Un pacte avec le lecteur
Dans ce récit initiatique, qui se passe en Angleterre, le jeune Simon, victime de harcèlement, rencontre une voyante qui lui révèle le nom des chevaux gagnants d’une célèbre course hippique. Il gagne 16 millions de livres, mais en rentrant chez lui, trouve sa mère dans le coma et son père a disparu.
S’ensuit alors une enquête, ponctuée d’humour mais aussi d’épisodes violents. Alors que Simon est dépeint comme un héros attachant dans un rôle de victime, la figure du père est extrêmement brutale.
« Il y a une statistique qui m’a glacé le sang : si vous deviez mourir assassiné, il y a neuf risques sur dix que ce soit par quelqu’un que vous connaissez »explique l’auteur, marqué aussi par les chiffres des féminicides et de la violence conjugale.
Le bédéiste a donc amené « des émotions fortes là où il y a un minimum de formes ». « Je demande beaucoup au lecteur pour entrer dans mon univers. Si je mets de jolis dessins compliqués qui n’ont pas de sens, il va poser le livre et passer à autre chose. »

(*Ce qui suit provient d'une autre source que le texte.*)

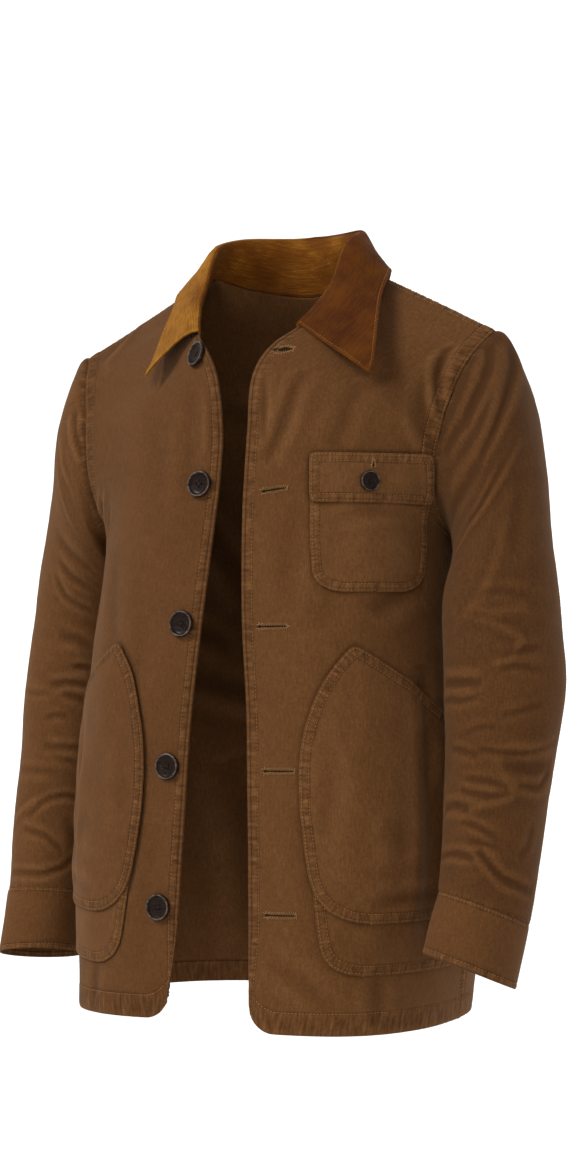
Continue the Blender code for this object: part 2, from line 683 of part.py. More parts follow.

D’autant plus que Martin Panchaud ose des schémas parfois très techniques. « J’ai une appétence pour ce type d’images. Au musée, je peux m’arrêter longtemps devant le plan d’évacuation. J’y vois une certaine angoisse, alors qu’on nous explique comment quitter le bâtiment au plus vite. » Même dans les plans, il y a une histoire.
Ovni pour les spécialistes, livre « magique » pour Alexandre Astier, président du jury du festival d’Angoulême, La couleur des choses « peut paraître pédant, un peu intello, mais je n’y parle pas de sujets abscons. Il y a des archétypes, je place des repères connus », argumente Martin Panchaud.
C’est ce qui permet ce « pacte interprétatif, comme disait Umberto Eco : le texte est un tissu de trous que le lecteur doit combler. C’est dans ces détails-là que la charge émotionnelle peut se fixer, et qu’on peut récompenser le lecteur pour son travail de déchiffrement. »
« La couleur des choses » de Martin Panchaud (éditions ça et là), 24 €.